There’s a lot more to the article. He ties in Republican hate for children, the scapegoating of gays, and the role of atavism in forms of our hunger for fascism and theocracy (rather than the hard work of democracy). He closes with “Freud made a mistake. Civilization, he theorized, is humanity’s greatest source of unhappiness, frustrating us endlessly with its demands and grating work and difficult freedoms. Perhaps. But try living without it.”
You can now literally begin to see what it means to be a species living on a dying planet. You can see with your own two eyes what happens when a civilization’s investment rate is too low, and it’s consumption rate is too high.... Extinction. It eats through everything, and replenishes not enough, and so its own life support systems come undone.
Haque, May 30, 2022
One of my concerns about Haque is the repetition and wordiness. In “A Conversation About Civilizational Collapse”, he seems to ramble. It's a small price to pay for the quality of ideas. Still he make a simple point that merits attention. A lot of attention. I myself have discussed species loss since at least 2012 when I started option3. I am not certain when I came across the ‘nine planetary boundaries’ concept.

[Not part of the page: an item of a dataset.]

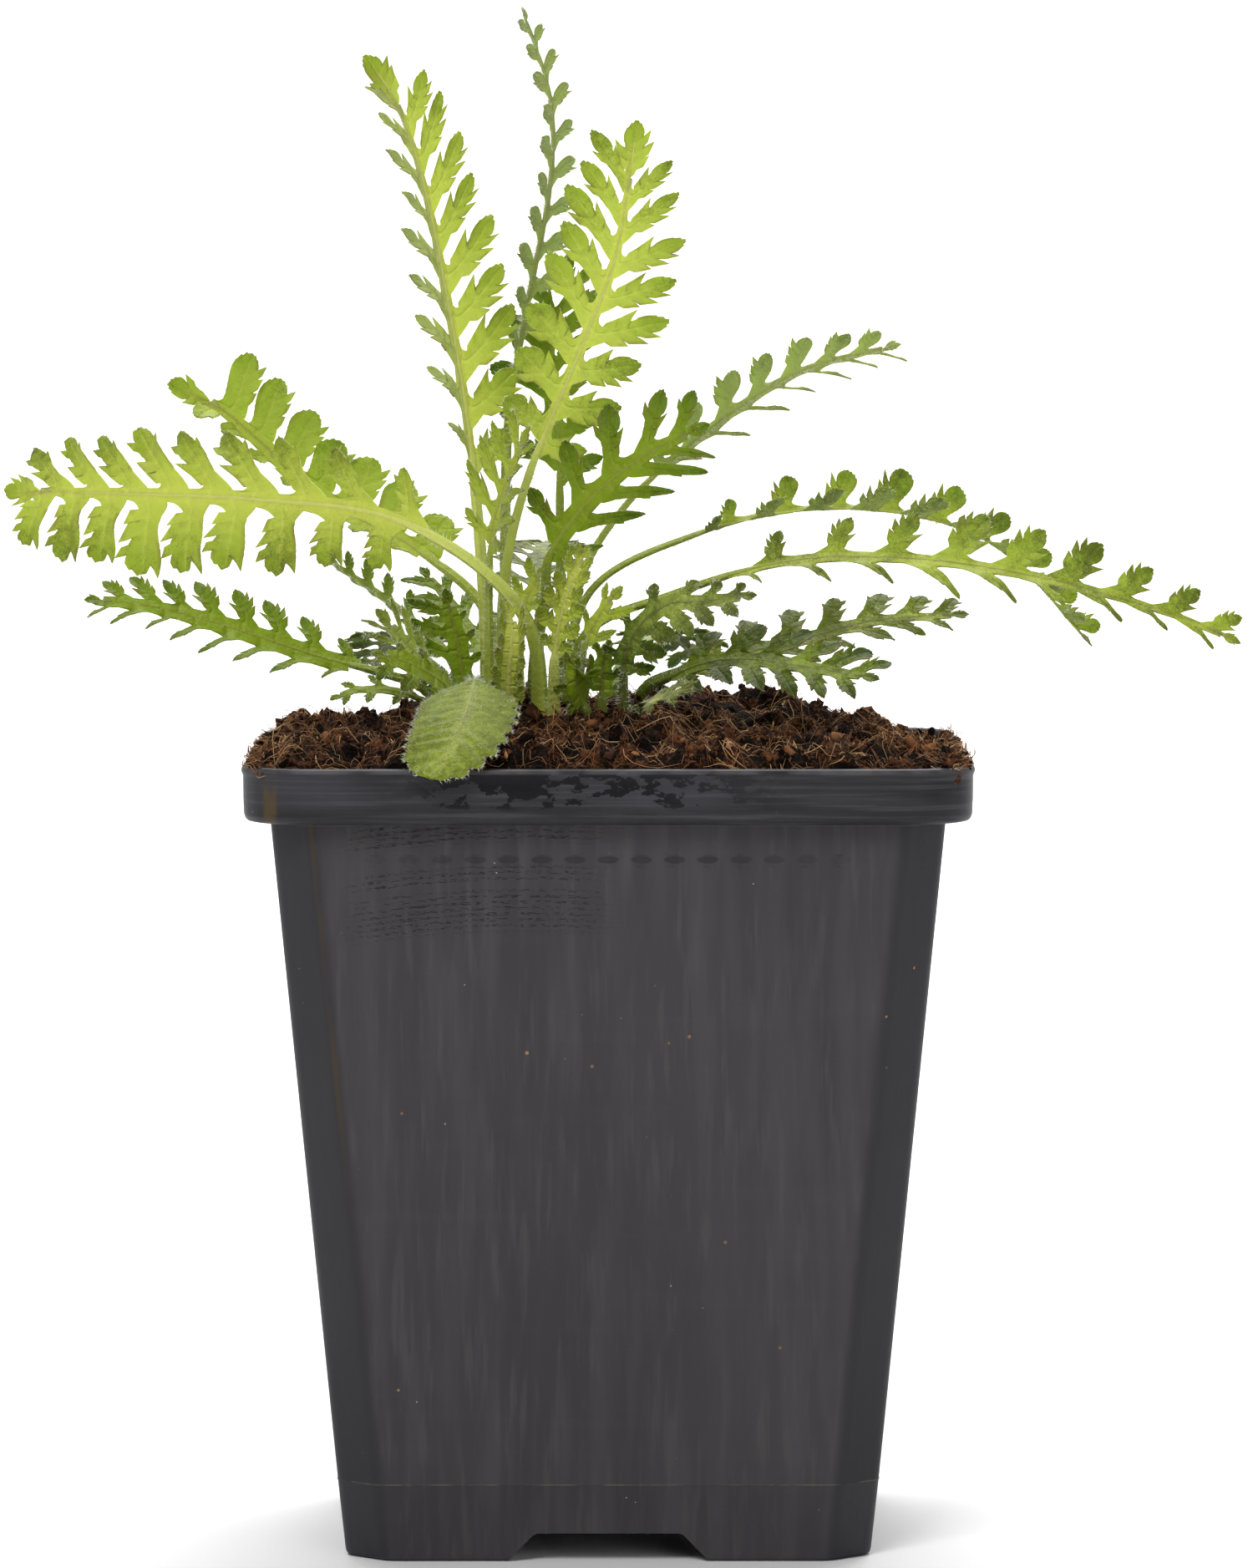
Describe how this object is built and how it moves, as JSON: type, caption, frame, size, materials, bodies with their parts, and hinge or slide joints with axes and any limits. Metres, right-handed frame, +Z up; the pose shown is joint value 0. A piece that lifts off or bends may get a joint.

In this article, he basically frames civilization collapse, climate change, and species loss - including our own extinction - as a problem of underinvestment that requires immediate amelioration. He points out that “shortages, inflation, uncertainty, war, conflict, nationalism, fascism, fundamentalism” embody this immediacy. People who don’t already know about these ideas probably need to experience some very serious person loss in order to have an awareness.